## Your instructions
Please output the lines shown below exactly as they appear.

## Data section
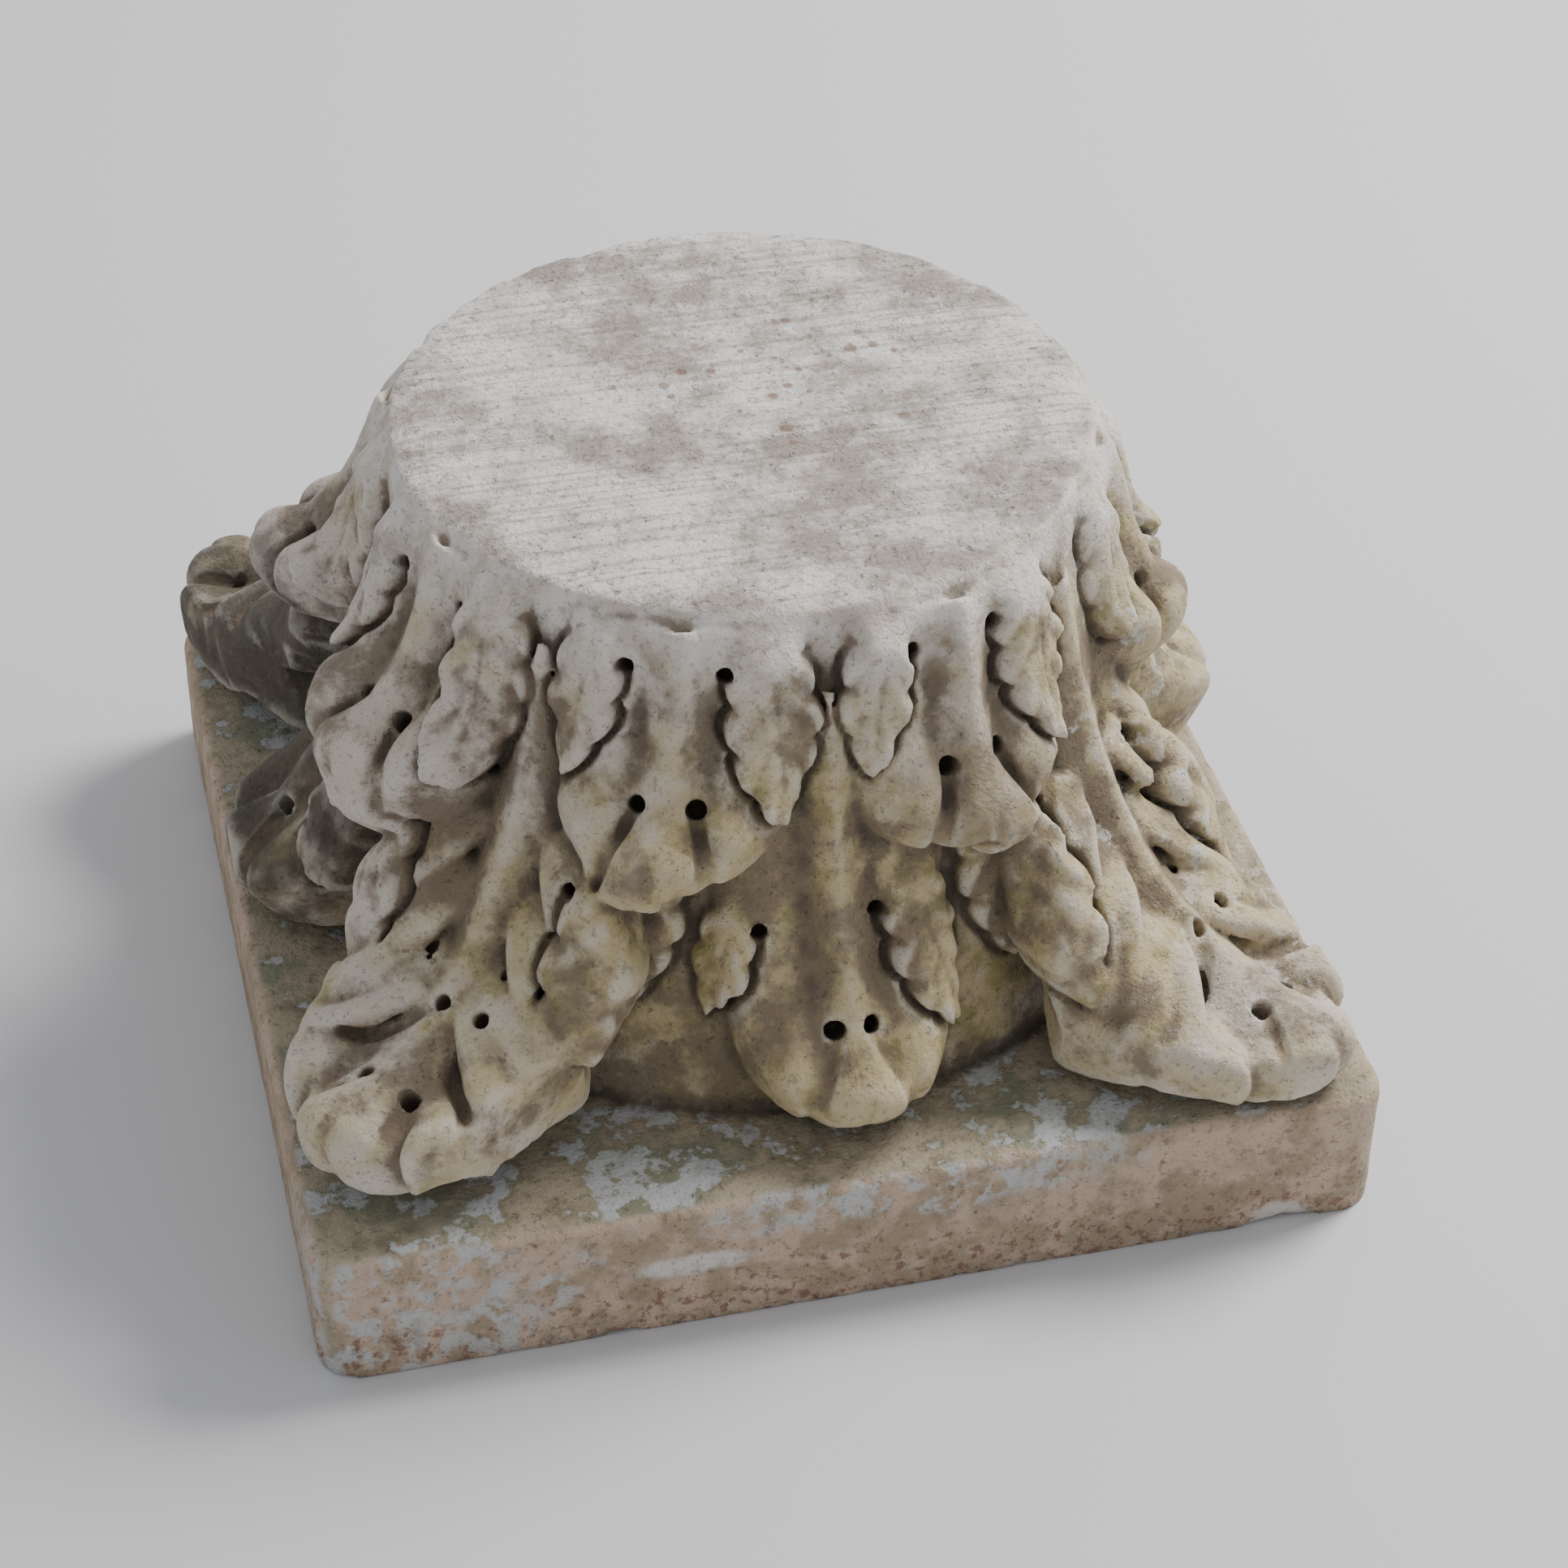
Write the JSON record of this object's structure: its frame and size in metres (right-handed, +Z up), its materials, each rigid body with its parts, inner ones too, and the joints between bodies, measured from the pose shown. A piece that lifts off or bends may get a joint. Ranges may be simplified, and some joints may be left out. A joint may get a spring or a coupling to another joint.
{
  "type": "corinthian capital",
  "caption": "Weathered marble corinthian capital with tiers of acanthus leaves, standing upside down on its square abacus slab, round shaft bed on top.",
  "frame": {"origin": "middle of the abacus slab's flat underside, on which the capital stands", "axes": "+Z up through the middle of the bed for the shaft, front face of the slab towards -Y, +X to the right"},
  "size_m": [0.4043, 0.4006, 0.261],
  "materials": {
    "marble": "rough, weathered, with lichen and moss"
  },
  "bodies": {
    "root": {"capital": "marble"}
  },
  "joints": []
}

## Answer to this exercise
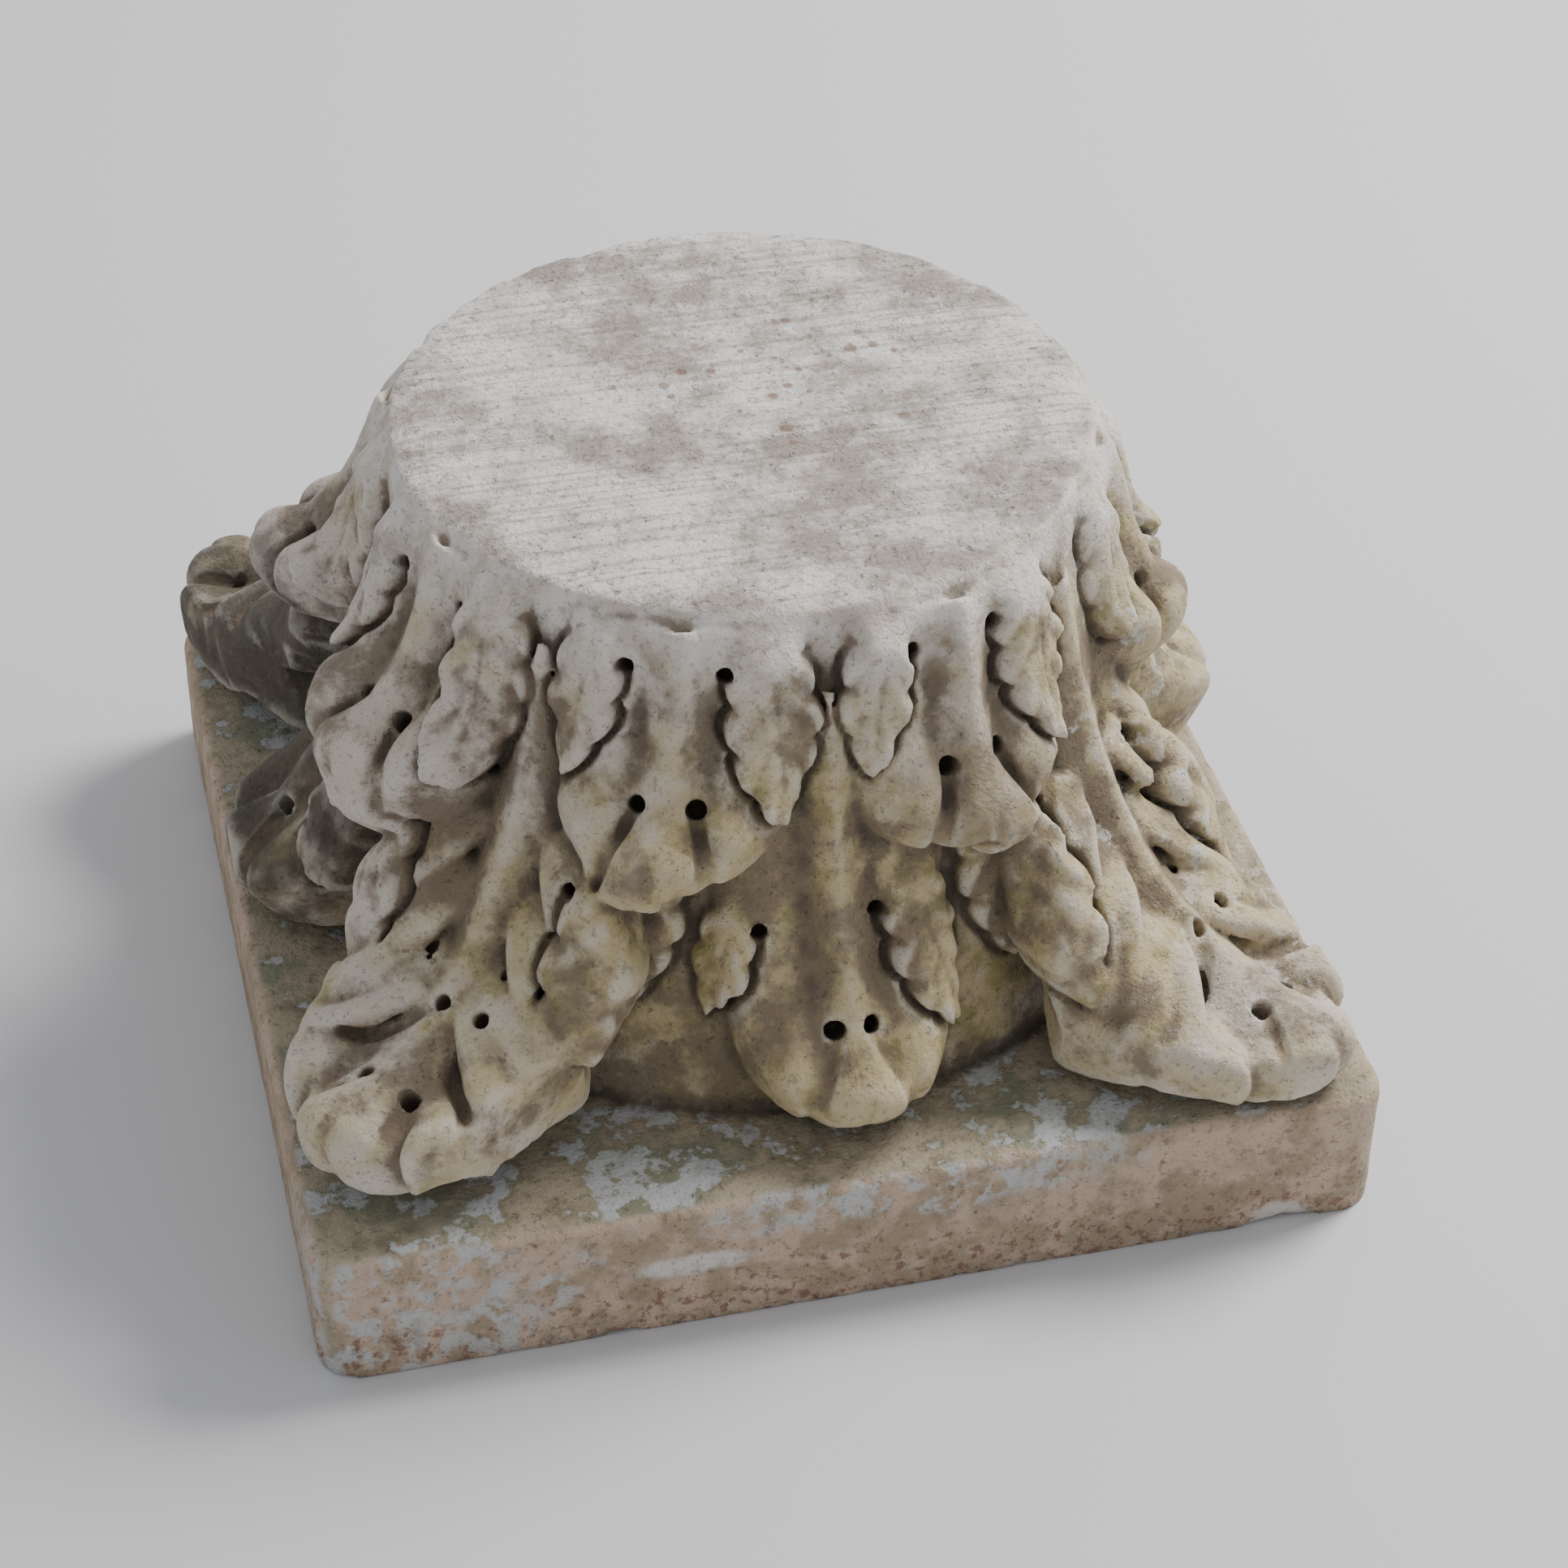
Write the JSON record of this object's structure: its frame and size in metres (right-handed, +Z up), its materials, each rigid body with its parts, inner ones too, and the joints between bodies, measured from the pose shown. A piece that lifts off or bends may get a joint. Ranges may be simplified, and some joints may be left out. A joint may get a spring or a coupling to another joint.
{
  "type": "corinthian capital",
  "caption": "Weathered marble corinthian capital with tiers of acanthus leaves, standing upside down on its square abacus slab, round shaft bed on top.",
  "frame": {"origin": "middle of the abacus slab's flat underside, on which the capital stands", "axes": "+Z up through the middle of the bed for the shaft, front face of the slab towards -Y, +X to the right"},
  "size_m": [0.4043, 0.4006, 0.261],
  "materials": {
    "marble": "rough, weathered, with lichen and moss"
  },
  "bodies": {
    "root": {"capital": "marble"}
  },
  "joints": []
}